Needless to say, I do not have the ambition nor the pretention to give an answer to these questions. That being said, it seems to me that some interesting insight could be gained through the study of Izumi Shikibu’s works (c.970-?). Indeed, her two poem collections Izumi Shikibu-shū and Izumi Shikibu-zokushū include various poem sequences, clearly conceived as structured thematic wholes more or less closely related to Izumi Shikibu’s personal experience. The complexity of these sequences raises the question of the speaker-author relation while also allowing us to reflect upon waka poetry’s representation of nature, which oscillates between literary poetic allusions and first-hand experience.
Furthermore, in numerous Izumi Shikibu’s poems, the “I” depiction is complex, ranging from self-objectivation (Kuboki Toshiko) to the projection of oneself in different times, spaces or even beings. Even when the “I” is one, it is frequent for the outer world to bleed into the inner world and vice-versa. These characteristics also emphasize the potential complexity of the relation between the poet, the lyric subject and their environment.
Through analyses of selected poem sequences and in-depth commentaries of single poems, this presentation aims to highlight the singularities of Izumi Shikibu’s many “I”s and provide a different perspective on questions concerning the lyric subject through the study of a non-Western example.

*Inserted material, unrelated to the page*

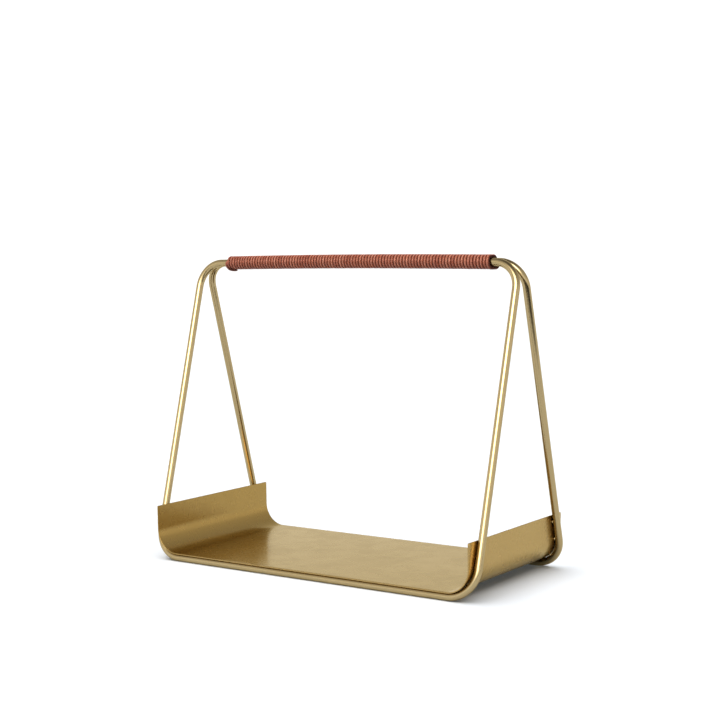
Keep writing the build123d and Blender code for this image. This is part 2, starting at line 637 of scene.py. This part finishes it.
def math_node(nodes, links, operation, *values):
    """A Math node's result; each value is a number or another node's output."""
    node = nodes.new("ShaderNodeMath")
    node.operation = operation
    for socket, value in zip(node.inputs, values):
        if isinstance(value, (int, float)):
            socket.default_value = value
        else:
            links.new(value, socket)
    return node.outputs["Value"]


def mixed_colour(nodes, links, factor, first, second):
    """Two colours mixed; each is a tuple or another node's output."""
    node = nodes.new("ShaderNodeMix")
    node.data_type = "RGBA"
    for index, colour in ((MIX_FIRST, first), (MIX_SECOND, second)):
        if isinstance(colour, tuple):
            node.inputs[index].default_value = (*colour, 1)
        else:
            links.new(colour, node.inputs[index])
    links.new(factor, node.inputs[MIX_FACTOR])
    return node.outputs[MIX_RESULT]


def bumped(nodes, links, shader, height, distance):
    node = nodes.new("ShaderNodeBump")
    node.inputs["Distance"].default_value = distance
    node.inputs["Strength"].default_value = 1.0
    links.new(height, node.inputs["Height"])
    links.new(node.outputs["Normal"], shader.inputs["Normal"])


def brass(
    name, plain, worn, edge_tint, streak_scale, base_roughness, streak_height, lacquer, left_end_shade=None
):
    """Lacquered satin brass with fine streaks, and slow changes of tone and gloss.

    The last argument, if given, is a painted shade: the darker, more saturated colour that the
    sheet turns to over the range at its left end."""
    material, nodes, links, shader = new_material(name)
    streaks = stretched_noise(nodes, links, streak_scale, 4.0, 0.6)
    clouds = solid_noise(nodes, links, CLOUD_SCALE, 3.0)
    smudges = solid_noise(nodes, links, SMUDGE_SCALE, 2.0)
    colour = mixed_colour(nodes, links, to_range(nodes, links, clouds, 0.0, 1.0), plain, worn)
    # Painted shade towards the sheet's left end.
    if left_end_shade:
        along = coordinate(nodes, links, "UV", "X")
        left_end_shading = to_range(nodes, links, along, 0.0, 1.0, LEFT_END_SHADE_RANGE)
        colour = mixed_colour(nodes, links, left_end_shading, colour, left_end_shade)
    links.new(colour, shader.inputs["Base Color"])
    smooth = base_roughness - ROUGHNESS_SPREAD
    dull = base_roughness + ROUGHNESS_SPREAD
    links.new(to_range(nodes, links, smudges, smooth, dull), shader.inputs["Roughness"])
    shader.inputs["Metallic"].default_value = 1.0
    shader.inputs["Specular Tint"].default_value = edge_tint
    shader.inputs["Coat Weight"].default_value = lacquer
    shader.inputs["Coat Roughness"].default_value = LACQUER_ROUGHNESS
    bumped(nodes, links, shader, streaks, streak_height)
    return material


def leather_colour(nodes, links, fibres, crown, shaded_and_dull_groove):
    """Patchy red-brown, with painted shade between the turns and under the handle, and a painted
    highlight on the crowns.
    """
    patches = to_range(nodes, links, stretched_noise(nodes, links, PATCH_SCALE, 3.0), 0.0, 1.0)
    colour = mixed_colour(nodes, links, patches, LEATHER_MIDDLE, LEATHER_LIGHT)
    lines = to_range(nodes, links, fibres, 0.0, FIBRE_DARKNESS)
    colour = mixed_colour(nodes, links, lines, colour, LEATHER_DARK)
    # Painted shade on the lace's sides, where the turns meet.
    colour = mixed_colour(nodes, links, shaded_and_dull_groove, colour, LEATHER_DARK)
    # Painted highlight in patches along the crown of each turn.
    ridge = to_range(nodes, links, crown, 0.0, 1.0, RIDGE_RANGE)
    highlight_patches = to_range(nodes, links, stretched_noise(nodes, links, HIGHLIGHT_PATCH_SCALE, 3.0), 0.0, MOST_PAINTED_HIGHLIGHT)
    painted_highlight = math_node(nodes, links, "MULTIPLY", ridge, highlight_patches)
    colour = mixed_colour(nodes, links, painted_highlight, colour, LEATHER_PAINTED_HIGHLIGHT)
    height = coordinate(nodes, links, "Object", "Z")
    shade = to_range(nodes, links, height, 0.0, MOST_SHADED, (SHADED_FROM, SHADED_TO))
    return mixed_colour(nodes, links, shade, colour, LEATHER_DARK)


def leather(name):
    """Waxed leather: fibres along the lace, dull and darkened with painted shade where its sides
    are pressed together.
    """
    material, nodes, links, shader = new_material(name)
    fibres = stretched_noise(nodes, links, FIBRE_SCALE, 5.0, 0.65)
    grain = solid_noise(nodes, links, GRAIN_SCALE, 4.0)
    round_the_lace = coordinate(nodes, links, "UV", "Y")
    angle = math_node(nodes, links, "MULTIPLY", round_the_lace, 2 * math.pi)
    crown = math_node(nodes, links, "SINE", angle)
    # Painted shade and dullness on the lace's sides, between the turns.
    shaded_and_dull_groove = to_range(nodes, links, crown, 1.0, 0.0, SHADED_DULL_GROOVE_RANGE)
    colour = leather_colour(nodes, links, fibres, crown, shaded_and_dull_groove)
    links.new(colour, shader.inputs["Base Color"])
    gloss = to_range(nodes, links, fibres, *LEATHER_ROUGHNESS)
    links.new(math_node(nodes, links, "MAXIMUM", gloss, shaded_and_dull_groove), shader.inputs["Roughness"])
    bumped(nodes, links, shader, math_node(nodes, links, "ADD", fibres, grain), GRAIN_HEIGHT)
    shader.inputs["Specular IOR Level"].default_value = LEATHER_SPECULAR
    shader.inputs["Specular Tint"].default_value = LEATHER_SHEEN
    return material


def matt(name, tones, specular):
    """A dull, faintly mottled surface, for the floor and the card."""
    material, nodes, links, shader = new_material(name)
    mottle = solid_noise(nodes, links, MOTTLE_SCALE, 2.0)
    links.new(mixed_colour(nodes, links, mottle, *tones), shader.inputs["Base Color"])
    shader.inputs["Roughness"].default_value = MATT_ROUGHNESS
    shader.inputs["Specular IOR Level"].default_value = specular
    return material


# ---------------------------------------------------------------- the rack

rod_brass = brass(
    "satin_brass_rod",
    plain=ROD_BRASS,
    worn=ROD_BRASS_WORN,
    edge_tint=ROD_EDGE_TINT,
    streak_scale=(6.0, 60.0, 1.0),
    base_roughness=0.16,
    streak_height=0.0002 * MM,
    lacquer=0.25,
)
sheet_brass = brass(
    "brushed_brass_sheet",
    plain=SHEET_BRASS,
    worn=SHEET_BRASS_WORN,
    edge_tint=SHEET_EDGE_TINT,
    streak_scale=(12.0, 2600.0, 1.0),
    base_roughness=0.27,
    streak_height=0.0002 * MM,
    lacquer=0.15,
    # The sheet's left end gets a painted shade.
    left_end_shade=SHEET_BRASS_LEFT_END_SHADE,
)
weld_metal = brass(
    "weld_metal",
    plain=ROD_BRASS,
    worn=ROD_BRASS_WORN,
    edge_tint=ROD_EDGE_TINT,
    streak_scale=(300.0, 300.0, 1.0),
    base_roughness=0.12,
    streak_height=0.005 * MM,
    lacquer=0.5,
)
lace_leather = leather("reddish_leather")

for node, name, side in (("front_loop", "front_wire_loop", -1), ("rear_loop", "rear_wire_loop", 1)):
    loop = wire_loop(name, side)
    loop.data.materials.append(rod_brass)
    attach(loop, "root")
    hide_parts(node)

tray = sheet_tray("sheet_tray")
tray.data.materials.append(sheet_brass)
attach(tray, "root")
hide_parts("tray")

lace = wound_lace("lace_winding")
tail = lace_tail("lace_tail")
for piece in (lace, tail):
    piece.data.materials.append(lace_leather)
    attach(piece, "root")
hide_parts("handle_lace")


def groove_axis(middle):
    """The way that a bead's groove runs: along the bars, or up from the bend and the wall."""
    if middle.z < tray_low.z or abs(middle.y) < ROD_RADIUS:
        return Vector((1, 0, 0))
    return Vector((0, -math.copysign(math.sin(LEAN), middle.y), math.cos(LEAN)))


for node, name in (
    ("front_loop_tacks", "front_weld_beads"),
    ("rear_loop_tacks", "rear_weld_beads"),
    ("top_bar_tacks", "top_weld_beads"),
):
    beads = weld_beads(name, node, groove_axis)
    beads.data.materials.append(weld_metal)
    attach(beads, "root")
    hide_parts(node)

# ---------------------------------------------------------------- floor, light, camera

FLOOR_HALF = 6.0
FLOOR_SPECULAR = 0.0

CARD_NEAR, CARD_FAR, CARD_HALF = 0.58, 3.0, 1.5
CARD_AZIMUTH = 40
CARD_LIFT = 2 * MM
CARD_SPECULAR = 0.5

WHITE = (1.0, 1.0, 1.0)
COOL = (0.75, 0.9, 1.0)
# Name, where it is, strength, width in degrees, colour, whether it casts a shadow
LAMPS = (
    ("side_lamp", (-65, 72), 0.75, 45, WHITE, True),
    ("overhead_lamp", (0, 84), 3.2, 95, WHITE, True),
    ("fill_lamp", (0, 80), 0.2, 10, COOL, False),
)

SKY = ((0.2, 1.0), (0.34, 0.68), (0.56, 0.62), (0.8, 0.42), (1.0, 0.14))  # height, brightness
SKY_SIDE = 1.32  # factor on SKY at either side
SKY_FRONT_GAIN = 0.22  # added to the factor in front, taken off behind
KEY_AT = (12, 31)  # azimuth and elevation, as for the lamps
KEY_HALF_WIDTHS = (23, 18)  # degrees, to half its radiance
KEY_RADIANCE = 7.6

CAMERA_AZIMUTH = 34.675
CAMERA_ELEVATION = 6.994
CAMERA_ROLL = -0.654
CAMERA_TARGET = Vector((0, 0, 0.15))
CAMERA_DISTANCE = 1.574
CAMERA_LENS = 72.96
CAMERA_SENSOR = 36
CAMERA_SHIFT = (0.0085, 0.0926)
CAMERA_REACH = 50


def facing(azimuth, elevation):
    """Unit vector from the rack; azimuth 0 points to -Y and 90 to +X."""
    a = math.radians(azimuth)
    e = math.radians(elevation)
    return Vector((math.sin(a) * math.cos(e), -math.cos(a) * math.cos(e), math.sin(e)))


def plate(name, corners, material):
    """One flat face that belongs to the stage."""
    mesh = bpy.data.meshes.new(name)
    mesh.from_pydata(corners, [], [(0, 1, 2, 3)])
    mesh.materials.append(material)
    piece = placed(name, mesh)
    return piece


def floor():
    h = FLOOR_HALF
    corners = [(-h, -h, 0), (h, -h, 0), (h, h, 0), (-h, h, 0)]
    plate("floor", corners, matt("plain_floor", FLOOR_TONES, FLOOR_SPECULAR))


def dark_card():
    """A black card on the floor in front, as photographers use; only reflections show it."""
    towards = facing(CARD_AZIMUTH, 0)
    across = towards.cross(Vector((0, 0, 1))) * CARD_HALF
    near = towards * CARD_NEAR + Vector((0, 0, CARD_LIFT))
    far = towards * CARD_FAR + Vector((0, 0, CARD_LIFT))
    corners = [near - across, near + across, far + across, far - across]
    card = plate("dark_card", corners, matt("card_black", CARD_TONES, CARD_SPECULAR))
    card.visible_camera = False
    card.visible_diffuse = False
    card.visible_shadow = False


def camera():
    """The view, looking back along facing() and turned by the roll."""
    r = math.radians(CAMERA_ROLL)
    back = facing(CAMERA_AZIMUTH, CAMERA_ELEVATION)
    right = facing(CAMERA_AZIMUTH + 90, 0)
    up = back.cross(right)
    rolled_right = right * math.cos(r) + up * math.sin(r)
    rolled_up = up * math.cos(r) - right * math.sin(r)
    lens_data = bpy.data.cameras.new("view")
    lens_data.lens = CAMERA_LENS
    lens_data.sensor_width = CAMERA_SENSOR
    lens_data.shift_x, lens_data.shift_y = CAMERA_SHIFT
    lens_data.clip_end = CAMERA_REACH
    piece = placed("view", lens_data)
    matrix = Matrix((rolled_right, rolled_up, back)).transposed().to_4x4()
    matrix.translation = CAMERA_TARGET + back * CAMERA_DISTANCE
    piece.matrix_world = matrix
    bpy.context.scene.camera = piece


def soft_lamp(name, towards, strength, width, colour, casts_shadow):
    """A wide lamp for the floor and the leather; reflections don't show it."""
    lamp = bpy.data.lights.new(name, "SUN")
    lamp.energy = strength
    lamp.angle = math.radians(width)
    lamp.color = colour
    lamp.use_shadow = casts_shadow
    piece = placed(name, lamp)
    piece.rotation_euler = facing(*towards).to_track_quat("Z", "Y").to_euler()
    piece.visible_glossy = False


def along(nodes, links, axis):
    """How far a direction in the world points along this axis, from -1 to 1."""
    where = nodes.new("ShaderNodeTexCoord")
    node = nodes.new("ShaderNodeVectorMath")
    node.operation = "DOT_PRODUCT"
    node.inputs[1].default_value = axis
    links.new(where.outputs["Generated"], node.inputs[0])
    return node.outputs["Value"]


def sky_light(nodes, links):
    """White at the horizon and grey overhead, a little brighter in front than behind."""
    sky = nodes.new("ShaderNodeValToRGB")
    stops = sky.color_ramp.elements
    for stop, (height, grey) in zip(stops, (SKY[0], SKY[-1])):
        stop.position = height
        stop.color = (grey, grey, grey, 1)
    for height, grey in SKY[1:-1]:
        stops.new(height).color = (grey, grey, grey, 1)
    links.new(along(nodes, links, Vector((0, 0, 1))), sky.inputs["Fac"])
    behind = along(nodes, links, Vector((0, 1, 0)))
    gain = math_node(nodes, links, "MULTIPLY", behind, -SKY_FRONT_GAIN)
    factor = math_node(nodes, links, "ADD", gain, SKY_SIDE)
    return math_node(nodes, links, "MULTIPLY", sky.outputs["Color"], factor)


def key_light(nodes, links):
    """A wide oval with a soft edge, in front of the rack and above it."""

    def maths(operation, first, second):
        return math_node(nodes, links, operation, first, second)

    towards = facing(*KEY_AT)
    across = towards.cross(Vector((0, 0, 1))).normalized()
    upward = across.cross(towards)
    spread = 0.0
    for axis, half_width in zip((across, upward), KEY_HALF_WIDTHS):
        share = maths("DIVIDE", along(nodes, links, axis), math.sin(math.radians(half_width)))
        spread = maths("ADD", maths("MULTIPLY", share, share), spread)
    ahead = maths("GREATER_THAN", along(nodes, links, towards), 0.0)
    soft_edge = maths("POWER", 0.5, maths("MULTIPLY", spread, spread))
    return maths("MULTIPLY", maths("MULTIPLY", soft_edge, ahead), KEY_RADIANCE)


def studio_world():
    """What the camera and reflections see round the rack; the lamps light matt surfaces."""
    world = bpy.data.worlds.new("studio")
    world.use_nodes = True
    nodes = world.node_tree.nodes
    links = world.node_tree.links
    total = math_node(nodes, links, "ADD", key_light(nodes, links), sky_light(nodes, links))
    links.new(total, nodes["Background"].inputs["Strength"])
    nodes["Background"].inputs["Color"].default_value = (*WHITE, 1)
    world.cycles_visibility.diffuse = False
    bpy.context.scene.world = world


floor()
dark_card()
for lamp in LAMPS:
    soft_lamp(*lamp)
studio_world()
camera()
bpy.context.scene.view_settings.view_transform = "Standard"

Keywords: Izumi Shikibu, Heian waka, lyric poetry, lyric subject, lyric enunciation
Paper short abstract:
The paper offers a reading of Kinto's Waka Kuhon (Nine Levels of Waka, ca. 1008) as a pivotal text between the anthropocentric view of nature of early poetic discourse and the characteristically "humanless" poetry of medieval times.
Paper long abstract:
The famous opening statements of the Kokinshū kana preface offer an unabashedly anthropocentric definition of poetry: “The seeds of Japanese poetry lie in the human heart and grow into leaves of ten thousand words. Many things happen to the people of this world, and all they think and feel is given expression in description of things they see and hear” (Rodd & Henkenius, 1984: 35). So defined, nature (the things one sees and hears) is little more than a conduit for human sentiments, a means to an end. In the course of the Heian period, however, a very different approach to the natural world gradually gained strength, in which nature itself is the focus and the human is progressively decentered to the point of often disappearing altogether from the surface of the poem. The paper examines a representative text of this transition, Fujiwara no Kintō’s early eleventh century Waka kuhon (Nine Levels of Waka, ca. 1008). In presenting a reasoned ranking of different poetic styles, Kintō operates a dramatic inversion of the human-natural hierarchy that had hitherto dominated poetic discourse, placing poems that employ nature as metaphor low in his scale of poetic excellence and poems that center the natural at the top. I provide a reading of Kintō’s work and then discuss some of the cultural causes of this transition, such as the influence of Chinese landscape poetry, changes in aristocratic lifestyle (with the custom of owning villas in spots of scenic beauty becoming increasingly popular), and the growing popularity of place-based religious movements (e.g. mountain religion) that endowed the landscape in and around the capital with a new aura of sacredness.